EnvironmentScience

Climate summit: Businesses go green, little faith in UN climate plan

Uncertainties about long-term curbs on greenhouse gas emissions meant to be agreed at a UN summit in 2015 will not deter many big businesses from green investment because they say it already makes economic sense.
 
Customer demand for less-polluting products, shifts to cleaner and more efficient energy and curbs on carbon from China to California are all creating business opportunities, they told the Reuters Global Climate Change Summit.
 
IKEA Group, the world's biggest furniture retailer which had 775 million visits to its stores around the world last year, said it is pre-empting any UN accord, viewing environmental sustainability is a core part of its business.
 
"At IKEA we really support ambitious and binding targets for renewable energy, for emissions, as well as for energy efficiency," chief executive Peter Agnefjall said. IKEA is, for instance, likely to invest about US$3 billion in wind and solar power by 2020 to drive its own operations.
 
And in the past, Agnefjall said IKEA's green products often had a "funny design or colour" or had been more expensive. Now "sustainability…should be the way you do business".
 
Almost 200 governments plan to work out a deal in Paris in December 2015 to slow man-made climate change that a UN panel of climate scientists says is the main cause of more heatwaves, floods, droughts and rising seas since 1950.
 
The UN accord would enter into force after 2020.
 
Many businesses at the Reuters summit – gathering many that have taken a lead in combating climate change – say they are not waiting for national laws or the UN process, which is bogged down by disputes between developed and developing nations about how to share out curbs on rising greenhouse gas emissions.
 
"We don't have time to wait for the government to implement any kind of solution," said Josh Henretig, Director of Environmental Sustainability at Microsoft which has set a goal of no net carbon emissions.
 
"If we can be an example to organizations and public institutions around how a carbon price could create a more sustainable growth model for our company, then that's ideal for us," he said.
 
No treaty
 
A UN deal in Paris is likely to fall far short of a strong treaty and looks likely to be a patchwork of national plans for fighting climate change, based on domestic laws.
 
China and the United States, the top greenhouse gas emitters, oppose a treaty. Still, the director of the White House Office of Management and Budget, Shaun Donovan, said a Paris deal was a top priority for President Barack Obama.
 
"The more we do, the more our ability to push other countries to make bold commitments as well, particularly China," he said.

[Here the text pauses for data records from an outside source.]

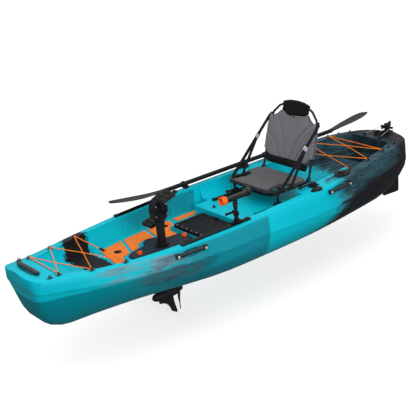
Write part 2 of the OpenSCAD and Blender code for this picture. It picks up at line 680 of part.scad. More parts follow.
plate_low = plate_z + join;
plate_top = plate_low + plate_t;
knob_front_s = drive_s + plate_nose * 0.74;
knob_rear_s = drive_s - plate_tail * 0.89;
knob_stem_r = 6;
knob_half = 14;
module drive_plate() {
    color(slate) difference() {
        translate([0, 0, plate_low]) linear_extrude(plate_t) plate_outline();
        for (s = [knob_front_s, knob_rear_s]) at(s, 0, 0) cylinder(h = 400, r = knob_stem_r + run_fit, $fn = fine);
        at(drive_s, 0, 0) linear_extrude(400) polygon(foil(strut_l + 2 * join, strut_w + 2 * join, foil_n));
    }
}
module twist_knob(s) {
    color(orange) at(s, 0, plate_top + join) {
        cylinder(h = 6, r = 15, $fn = fine);
        translate([-knob_half, -5, 6]) cube([2 * knob_half, 10, 13]);
        for (k = [-1, 1]) translate([k * knob_half, 0, 6]) cylinder(h = 13, r = 5, $fn = 24);
        translate([0, 0, -plate_t - join]) cylinder(h = plate_t + join + 1, r = knob_stem_r, $fn = fine);
    }
}
module front_knob() { twist_knob(knob_front_s); }
module rear_knob() { twist_knob(knob_rear_s); }

// An aerofoil outline about its middle, with its blunt end forward
foil_n = 10;
function foil_y(a, t) = t / 2 * sin(a) * (0.8 + 0.3 * cos(a));
function foil(l, t, n) = concat([for (i = [0 : n]) let (a = 180 * i / n) [l / 2 * cos(a), foil_y(a, t)]],
    [for (i = [n - 1 : -1 : 1]) let (a = 180 * i / n) [l / 2 * cos(a), -foil_y(a, t)]]);

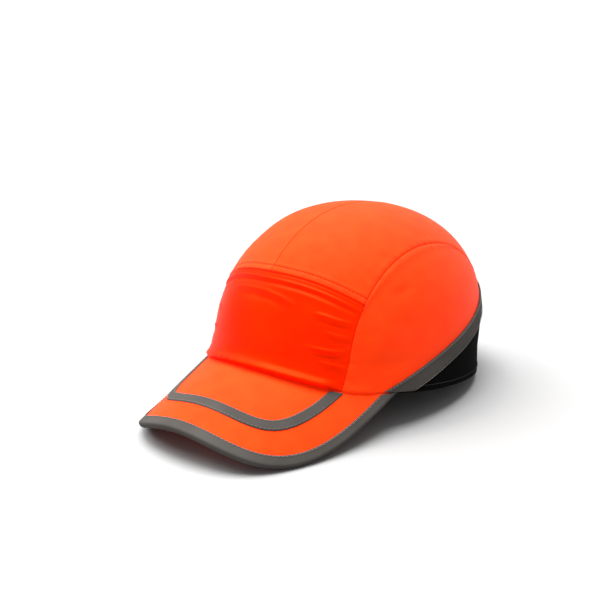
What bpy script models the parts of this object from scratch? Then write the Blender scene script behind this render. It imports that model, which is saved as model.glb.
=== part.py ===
"""High-visibility bump cap: a sewn fabric shell with a curved brim over a removable vented insert.

The cap is modelled upright, with its hem in the plane z = 0, its brim towards -Y and the wearer's
left at +X. An empty then tips it into the pose in which it lies on a table, on the two front
corners of the brim and the back of the hem, with the middle of its box over the origin.
"""
import math

import bmesh
import bpy
from mathutils import Matrix, Vector

mm = 0.001

# Crown: the outer face of the fabric. A dome leans back over a short flared skirt.
CROWN_HALF_WIDTH = 89.25 * mm
CROWN_FRONT = 104.5 * mm
CROWN_BACK = 108.9 * mm
SKIRT_HEIGHT = 19.3 * mm
SKIRT_FLARE = 0.022
DOME_HEIGHT = 97.5 * mm
DOME_POWER = 0.89
LEAN = 0.111

# Panels and their seams.
FABRIC = 1.1 * mm
SEAM = 0.4 * mm
SIDE_SEAM_X = 62.0 * mm
FRONT_SEAM_TOP = 71.0 * mm
FRONT_SEAM_DROP = 15.0 * mm

# Reflective tape: a strip that climbs from the hem and arches over the back.
TAPE_START_UPPER = 58.0
TAPE_START_LOWER = 70.0
TAPE_TOP_UPPER = 74.0 * mm
TAPE_TOP_LOWER = 61.0 * mm
TAPE_GAP = 0.5 * mm
TAPE_THICK = 0.4 * mm
TAPE_END_INSET = 1.0
REAR_PANEL_START = 67.0
SIDE_CORNER_SWEEP = 28.0

# Brim: a sheet bent round an axis that slopes down to the front.
BRIM_SLOPE = math.radians(27.8)
BRIM_BEND = 105.0 * mm
BRIM_CONE = -0.18
BRIM_CONE_LENGTH = 70.0 * mm
BRIM_ROOT_Y = -105.8 * mm
BRIM_ROOT_Z = 6.7 * mm
BRIM_LENGTH = 66.9 * mm
BRIM_HALF_WIDTH = 91.2 * mm
BRIM_END_Q = -50.3 * mm
BRIM_ROUNDNESS = 3.19
BRIM_HEM_ANGLE = 64.0
BRIM_HEM_BLEND = 8.0
BRIM_ROOT_TURN = 61.0
BRIM_EDGE_TURN = 87.0
BRIM_STATIONS = 39
BRIM_COVER = 0.5 * mm
BRIM_BOARD = 1.6 * mm
BRIM_FOLD_INSET = 1.2 * mm
BRIM_TUCK = 3.0 * mm
BRIM_ROWS = 5
LAYER_GAP = 0.3 * mm
HEM_GAP = 0.4 * mm
BINDING_FRONT = 8.7 * mm
BINDING_SIDE = 6.6 * mm
BINDING_THICK = 0.5 * mm
BINDING_CLEAR = 0.4 * mm
BINDING_CHAMFER = 0.6 * mm
STRIPE_OUTER = (24.3 * mm, 25.4 * mm)
STRIPE_INNER = (30.2 * mm, 32.0 * mm)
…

He said half the Fortune 500 companies have made commitments to renewable energy.
 
Many companies say it is hard to rate the exact impact of climate action on their earnings.
 
A report this week from the Carbon Disclosure Project said shares in an index of 187 companies rated as leaders on climate action, including Apple, BMW and Coca Cola, had gained 37.5 percent since 2010. That, they said, outperformed a 34.2 percent rise in the Bloomberg World Index.
 
"It debunks the myth that climate action is purely a cost," said Paul Simpson, head of the non-profit group which compiled the report as an attempt to track business performance.
 
For some, uncertainty about a Paris accord makes it hard for businesses to plan.
 
"We are not generally in support of extra regulation, as you would expect, but we support things like mandatory carbon reporting," said Michael Alexander, head of environment at Diageo, the world's biggest spirits firm with brands such as Johnnie Walker whisky.
 
Companies, though, said a key concern was that restrictions on emissions should be applied worldwide.
 
"We support a global cost on carbon dioxide… as long as we have a level playing field," said Svein Richard Brandtzaeg, CEO of Norwegian aluminium maker Norsk Hydro.